▸ Objective
Copy each line below without leaving any out.
# # # # #
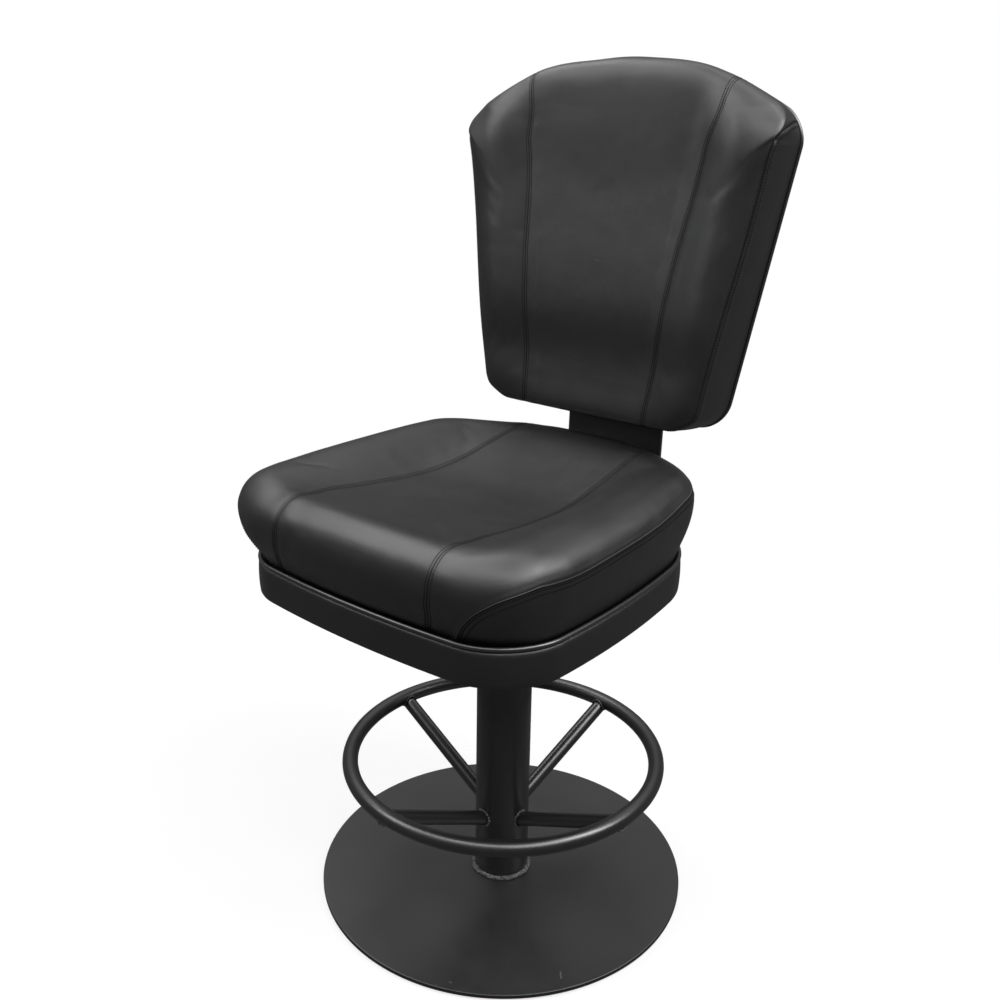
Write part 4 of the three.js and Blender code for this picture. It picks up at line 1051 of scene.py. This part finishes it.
class STOOL_OT_back_cushion(bpy.types.Operator):
    """Make the back cushion, its seams and its stitches"""

    bl_idname = "stool.back_cushion"
    bl_label = "Back Cushion"

    def execute(self, context):
        sizes = context.scene.stool_back
        flat, rows, ring, normals, face = back_grid()
        seam = gusset_level(ring)
        high = flat[..., 1]
        x = np.abs(flat[..., 0] - back_seam_lean(high))
        long_seam = (x - back_seam_half(high)) / math.hypot(1, 0.12)
        off_face = (high < SIDES_END) & (rows[:, None] < 0)
        long_seam = np.where((rows[:, None] < seam[None]) | off_face, FAR, long_seam)
        up = np.linalg.norm(np.gradient(flat, axis=0), axis=-1) / np.gradient(rows)[:, None]
        step = np.linalg.norm(ring[1] - ring[0])
        gusset = field_distance(rows[:, None], seam[None], up, step)
        gusset = np.where(rows[:, None] > 1, FAR, gusset)
        long_seam, gusset = np.clip(long_seam, -FAR, FAR), np.clip(gusset, -FAR, FAR)
        gap, pitch = sizes.stitch_gap / MM, sizes.stitch_pitch / MM
        amount = seam_relief(long_seam, sizes.groove / MM, sizes.puff / MM, (-gap, gap))
        amount = amount - 0.9 * bell(gusset, 0, 2.0) + 0.5 * bell(np.abs(gusset), 6.5, 4.0)
        grid = from_back(flat)
        shaped = push_out(grid, np.where((rows > -1)[:, None], amount, 0))
        front = float(back_deep(0.0, BACK_MIDDLE, 1.0))
        middles = from_back([(0, BACK_MIDDLE, BACK_REAR), (0, BACK_MIDDLE, front)])
        held = (rows < HELD_ROWS)[:, None] | (np.abs(long_seam) < HELD) | (np.abs(gusset) < HELD)
        shaped = settled(shaped, held, middles, BACK_CAP)
        fields = {"panel_seam": long_seam * MM, "gusset_seam": gusset * MM}
        cushion = skin("back_cushion_cover", shaped, middles=middles, fields=fields)
        finish_piece(cushion, "seat", "back_vinyl", "back", "back_cushion")
        sewn = []
        body = rows > -1
        for hand in (-1, 1):
            path = self.long_path(shaped, rows, flat, hand)
            for offset in (-gap, gap):
                sewn.append(stitch_row(path, offset, shaped[body], long_seam[body], pitch))
        edge = from_back(back_point(ring, normals, face, np.maximum(seam, -1)))
        path = open_run(edge, seam > HELD_ROWS)
        for offset in BACK_STITCH_ROWS:
            sewn.append(stitch_row(path, offset, shaped[body], gusset[body], pitch))
        finish_piece(stitches("back_stitches", sewn), "seat", "welt", "thread")
        return {"FINISHED"}

    def long_path(self, shaped, rows, flat, hand):
        """One long seam from the foot's edge, up the face and over the top."""
        away = (flat[..., 0] - back_seam_lean(flat[..., 1])) * hand - back_seam_half(flat[..., 1])
        ends = []
        for start, upper in ((0, False), (-0.9, True)):
            kept = (rows >= start) & (rows <= 1)
            part = ((flat[..., 1] > SIDES_END) == upper)[kept]
            ends.append(row_crossing(shaped[kept], away[kept], part))
        low, top = ends
        lowest, highest = ((end[-1, 2] - BACK_FOOT[1]) / math.cos(BACK_LEAN) for end in ends)
        h = np.linspace(lowest + 2, highest - 4, 300)
        x = hand * back_seam_half(h) + back_seam_lean(h)
        face = from_back(np.stack([x, h, back_deep(x, h, 1.0)], 1))
        return np.concatenate([low, face, top[::-1]])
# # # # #
▸ Task output
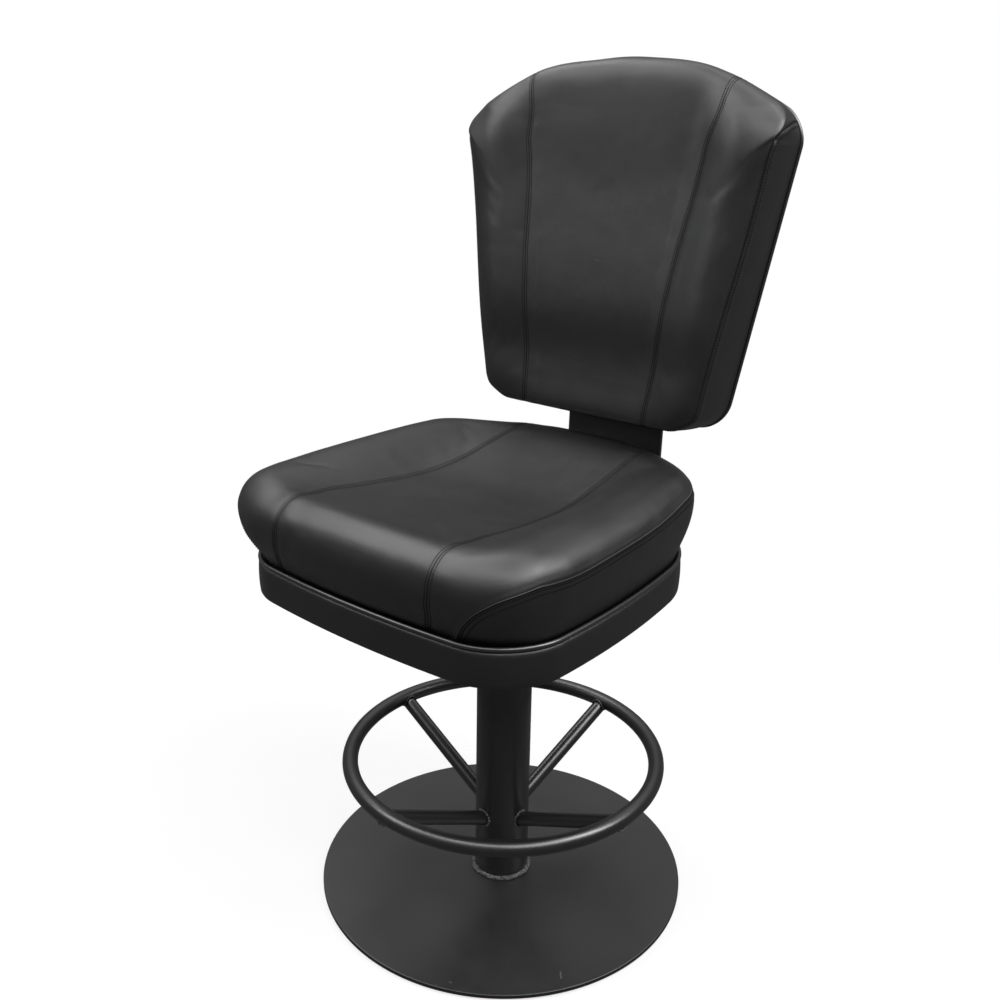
Write part 4 of the three.js and Blender code for this picture. It picks up at line 1051 of scene.py. This part finishes it.
class STOOL_OT_back_cushion(bpy.types.Operator):
    """Make the back cushion, its seams and its stitches"""

    bl_idname = "stool.back_cushion"
    bl_label = "Back Cushion"

    def execute(self, context):
        sizes = context.scene.stool_back
        flat, rows, ring, normals, face = back_grid()
        seam = gusset_level(ring)
        high = flat[..., 1]
        x = np.abs(flat[..., 0] - back_seam_lean(high))
        long_seam = (x - back_seam_half(high)) / math.hypot(1, 0.12)
        off_face = (high < SIDES_END) & (rows[:, None] < 0)
        long_seam = np.where((rows[:, None] < seam[None]) | off_face, FAR, long_seam)
        up = np.linalg.norm(np.gradient(flat, axis=0), axis=-1) / np.gradient(rows)[:, None]
        step = np.linalg.norm(ring[1] - ring[0])
        gusset = field_distance(rows[:, None], seam[None], up, step)
        gusset = np.where(rows[:, None] > 1, FAR, gusset)
        long_seam, gusset = np.clip(long_seam, -FAR, FAR), np.clip(gusset, -FAR, FAR)
        gap, pitch = sizes.stitch_gap / MM, sizes.stitch_pitch / MM
        amount = seam_relief(long_seam, sizes.groove / MM, sizes.puff / MM, (-gap, gap))
        amount = amount - 0.9 * bell(gusset, 0, 2.0) + 0.5 * bell(np.abs(gusset), 6.5, 4.0)
        grid = from_back(flat)
        shaped = push_out(grid, np.where((rows > -1)[:, None], amount, 0))
        front = float(back_deep(0.0, BACK_MIDDLE, 1.0))
        middles = from_back([(0, BACK_MIDDLE, BACK_REAR), (0, BACK_MIDDLE, front)])
        held = (rows < HELD_ROWS)[:, None] | (np.abs(long_seam) < HELD) | (np.abs(gusset) < HELD)
        shaped = settled(shaped, held, middles, BACK_CAP)
        fields = {"panel_seam": long_seam * MM, "gusset_seam": gusset * MM}
        cushion = skin("back_cushion_cover", shaped, middles=middles, fields=fields)
        finish_piece(cushion, "seat", "back_vinyl", "back", "back_cushion")
        sewn = []
        body = rows > -1
        for hand in (-1, 1):
            path = self.long_path(shaped, rows, flat, hand)
            for offset in (-gap, gap):
                sewn.append(stitch_row(path, offset, shaped[body], long_seam[body], pitch))
        edge = from_back(back_point(ring, normals, face, np.maximum(seam, -1)))
        path = open_run(edge, seam > HELD_ROWS)
        for offset in BACK_STITCH_ROWS:
            sewn.append(stitch_row(path, offset, shaped[body], gusset[body], pitch))
        finish_piece(stitches("back_stitches", sewn), "seat", "welt", "thread")
        return {"FINISHED"}

    def long_path(self, shaped, rows, flat, hand):
        """One long seam from the foot's edge, up the face and over the top."""
        away = (flat[..., 0] - back_seam_lean(flat[..., 1])) * hand - back_seam_half(flat[..., 1])
        ends = []
        for start, upper in ((0, False), (-0.9, True)):
            kept = (rows >= start) & (rows <= 1)
            part = ((flat[..., 1] > SIDES_END) == upper)[kept]
            ends.append(row_crossing(shaped[kept], away[kept], part))
        low, top = ends
        lowest, highest = ((end[-1, 2] - BACK_FOOT[1]) / math.cos(BACK_LEAN) for end in ends)
        h = np.linspace(lowest + 2, highest - 4, 300)
        x = hand * back_seam_half(h) + back_seam_lean(h)
        face = from_back(np.stack([x, h, back_deep(x, h, 1.0)], 1))
        return np.concatenate([low, face, top[::-1]])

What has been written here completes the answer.